Some early crypto enthusiasts have bailed on the sector, saying the movement has bought into hype without understanding the technology's limits
- A recent Financial Times Magazine piece interviewed several early crypto superfans who have since become disillusioned.
- Perhaps the most high-profile display of a crypto backer turning on the space is dogecoin creator, Jackson Palmer.
- But the most vocal crypto proponents are not deterred. Twitter's Jack Dorsey says bitcoin will create "world peace."
Crypto has plenty of detractors, but it is those who were once inside the tent that attract the most interest - and ire.
That's the upshot of a recent Financial Times Magazine piece that interviewed several early crypto superfans who have since become disillusioned with the sector.
The FT spoke with an unnamed figure dubbed "Neil," who in 2014, fresh out of college, joined Coinbase, then an obscure crypto startup. Neil, a computer science student, was first attracted to the idea of virtual money as a neat programming problem to solve.
But he quickly became swept up in the revolutionary ethos of the early crypto scene, which promised to take on the bad, old financial system and replace it with something better.
That spirit still lives on in some of today's most vocal crypto proponents. Take, for instance, Twitter's Jack Dorsey, who at a conference in July said the ultimate ambition of bitcoin is that it "creates world peace."
Or take Michael Saylor of MicroStrategy, which owns more than $5 billion in bitcoin. At the Miami bitcoin conference in June now famous for the announcement El Salvador would officially adopt bitcoin, Saylor called the cryptocurrency "the apex property of the human race," saying it "fixes everything."
In 2014, that degree of crypto hype was less mainstream. Yet for Neil, the relative obscurity of crypto brought a certain coolness, a feeling of operating from the underground.
"I think nerdy types like me got fooled because bitcoin made us feel cool, like a Revenge of the Nerds type thing, so we were incentivized to not ask ourselves hard questions," Neil told the FT. "And then, the non-technical people got fooled because they didn't understand the technology."
Chris DeRose, a computer consultant-turned-bitcoin evangelist, was likewise enchanted by early crypto culture. In 2013, he quit his job to become a crypto podcaster, telling the FT that he loved the culture of open discourse that fueled the bitcoin and crypto communities then.

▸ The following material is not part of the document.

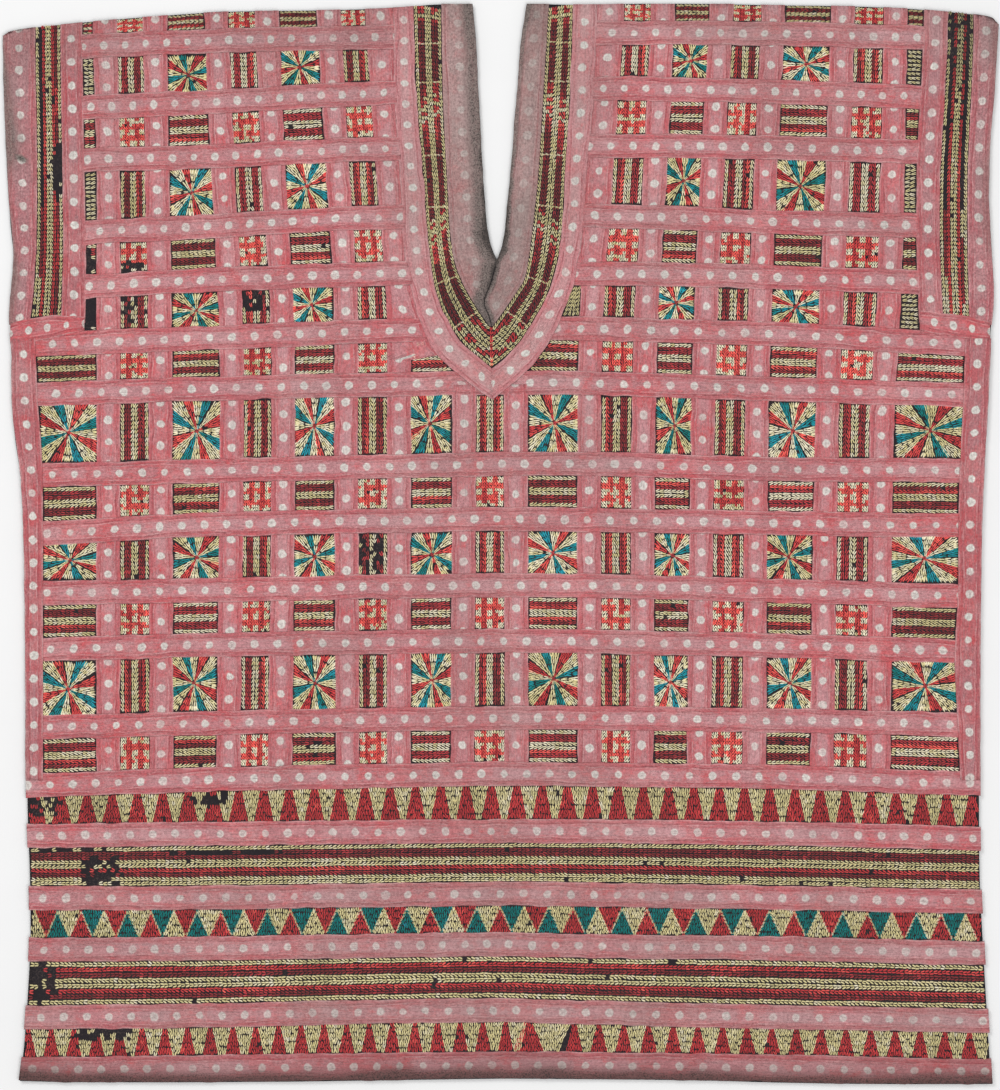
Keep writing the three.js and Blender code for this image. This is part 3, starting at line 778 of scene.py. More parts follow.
# ---------------------------------------------------------------- panels
@dataclass
class Panels:
    """The front and the back of the waistcoat, each cut with the same neck slit."""

    wall: float = PANEL_WALL
    fine_mesh: float = 5.6
    coarse_mesh: float = 12.0
    front_inset: float = 0.3
    back_inset: float = 0.7
    area: float = 0.0
    pieces: dict[str, bpy.types.Object] = field(default_factory=dict)

    def outline_grid(self, mesh: float, inset: float) -> list[tuple[np.ndarray, np.ndarray]]:
        """Rows of points over both halves of the cut.

        Args:
            mesh: the size of one face, in millimetres.
            inset: how far its sides stay inside the garment's.

        Returns:
            For each half, x and y of its points, row by row.
        """
        below = max(round((SLIT_FOOT + HALF_LENGTH) / mesh), 2)
        above = max(round((HALF_LENGTH - SLIT_FOOT) / mesh), 2)
        heights = np.concatenate([np.linspace(-HALF_LENGTH, SLIT_FOOT, below + 1),
                                  np.linspace(SLIT_FOOT, HALF_LENGTH, above + 1)[1:]])
        columns = np.linspace(0, 1, round(HALF_WIDTH / mesh) + 1)
        middle_left = np.where(heights > SLIT_FOOT, slit_left(heights), SLIT[0][1])
        middle_right = np.where(heights > SLIT_FOOT, slit_right(heights), SLIT[0][1])
        up = ((heights + HALF_LENGTH) / (2 * HALF_LENGTH))[:, None]
        halves = []
        for start, end in ((side_left(heights) + inset, middle_left),
                           (middle_right, side_right(heights) - inset)):
            x = start[:, None] + (end - start)[:, None] * columns
            at_hem, at_shoulder = hem_line(x) + HALF_LENGTH, shoulder_line(x) - HALF_LENGTH
            halves.append((x, heights[:, None] + (1 - up) * at_hem + up * at_shoulder))
        return halves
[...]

But as crypto rose to greater mainstream recognition, DeRose saw debate give way to dogma and uncritical hype.
"If you look online at 'what is bitcoin,' what you'll see is a gigantic amount of literature and decontextualized media snippets that paint a beautiful picture," DeRose told the FT.

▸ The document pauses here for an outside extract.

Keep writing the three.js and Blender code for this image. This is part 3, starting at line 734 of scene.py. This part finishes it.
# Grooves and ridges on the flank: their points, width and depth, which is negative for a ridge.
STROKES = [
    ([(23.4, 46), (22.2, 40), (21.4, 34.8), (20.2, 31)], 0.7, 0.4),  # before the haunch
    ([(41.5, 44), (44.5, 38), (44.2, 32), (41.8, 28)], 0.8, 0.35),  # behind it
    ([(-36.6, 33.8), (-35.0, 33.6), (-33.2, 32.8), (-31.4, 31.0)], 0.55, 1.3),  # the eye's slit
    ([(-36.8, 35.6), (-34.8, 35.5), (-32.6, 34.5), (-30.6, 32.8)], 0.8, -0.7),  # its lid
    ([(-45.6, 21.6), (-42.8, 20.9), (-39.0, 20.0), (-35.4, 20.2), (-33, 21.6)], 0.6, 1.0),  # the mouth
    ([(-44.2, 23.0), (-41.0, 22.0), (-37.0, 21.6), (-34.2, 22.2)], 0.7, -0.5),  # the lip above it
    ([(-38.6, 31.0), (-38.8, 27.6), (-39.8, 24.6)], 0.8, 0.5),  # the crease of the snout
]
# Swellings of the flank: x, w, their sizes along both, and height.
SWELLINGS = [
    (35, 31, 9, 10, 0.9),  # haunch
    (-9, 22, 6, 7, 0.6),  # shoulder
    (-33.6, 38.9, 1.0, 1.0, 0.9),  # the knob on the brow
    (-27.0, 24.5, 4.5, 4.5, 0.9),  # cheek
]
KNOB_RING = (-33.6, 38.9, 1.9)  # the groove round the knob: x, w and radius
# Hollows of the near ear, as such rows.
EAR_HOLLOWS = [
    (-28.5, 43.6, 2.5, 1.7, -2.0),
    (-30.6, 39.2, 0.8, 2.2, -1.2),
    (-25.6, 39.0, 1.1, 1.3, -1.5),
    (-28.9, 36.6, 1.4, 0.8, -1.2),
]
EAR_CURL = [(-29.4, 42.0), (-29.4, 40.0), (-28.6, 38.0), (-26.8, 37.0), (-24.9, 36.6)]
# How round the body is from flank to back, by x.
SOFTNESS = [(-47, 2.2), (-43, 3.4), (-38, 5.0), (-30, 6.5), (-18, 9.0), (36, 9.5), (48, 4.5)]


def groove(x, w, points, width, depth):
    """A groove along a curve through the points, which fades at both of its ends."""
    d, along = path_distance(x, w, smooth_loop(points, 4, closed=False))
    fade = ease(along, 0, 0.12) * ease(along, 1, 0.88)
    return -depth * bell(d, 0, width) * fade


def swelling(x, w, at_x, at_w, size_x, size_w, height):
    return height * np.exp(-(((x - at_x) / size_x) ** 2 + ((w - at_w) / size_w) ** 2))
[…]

"However, if you look at bitcoin off the screen, what you'll see is declining merchant uptake, zero evidence of blockchain deployment or efficiency, and mostly just a lot of promotional events offering cures to whatever ails you," he added.
But perhaps the most high-profile display of a crypto backer turning on the space has to be Jackson Palmer, the dogecoin creator who in July tore into the crypto space in a Twitter thread.
In the thread, Palmer called crypto an "inherently right-wing, hyper-capitalistic technology" that uses a "network of shady business connections" to "extract new money from the financially desperate and naive." He compared it to a cult and a get-rich-quick scheme, and said he was leaving the space.
Still, despite these detractors, in many ways the crypto enthusiasts have won. Each passing day sees more and more big-ticket companies making inroads in crypto, shrugging off scams, hacks, and sharp volatility.
Billionaire investor Leon Cooperman, who is 78, summed up the zeitgeist earlier this week in an interview.
"I say that if you don't understand bitcoin, it means you're old."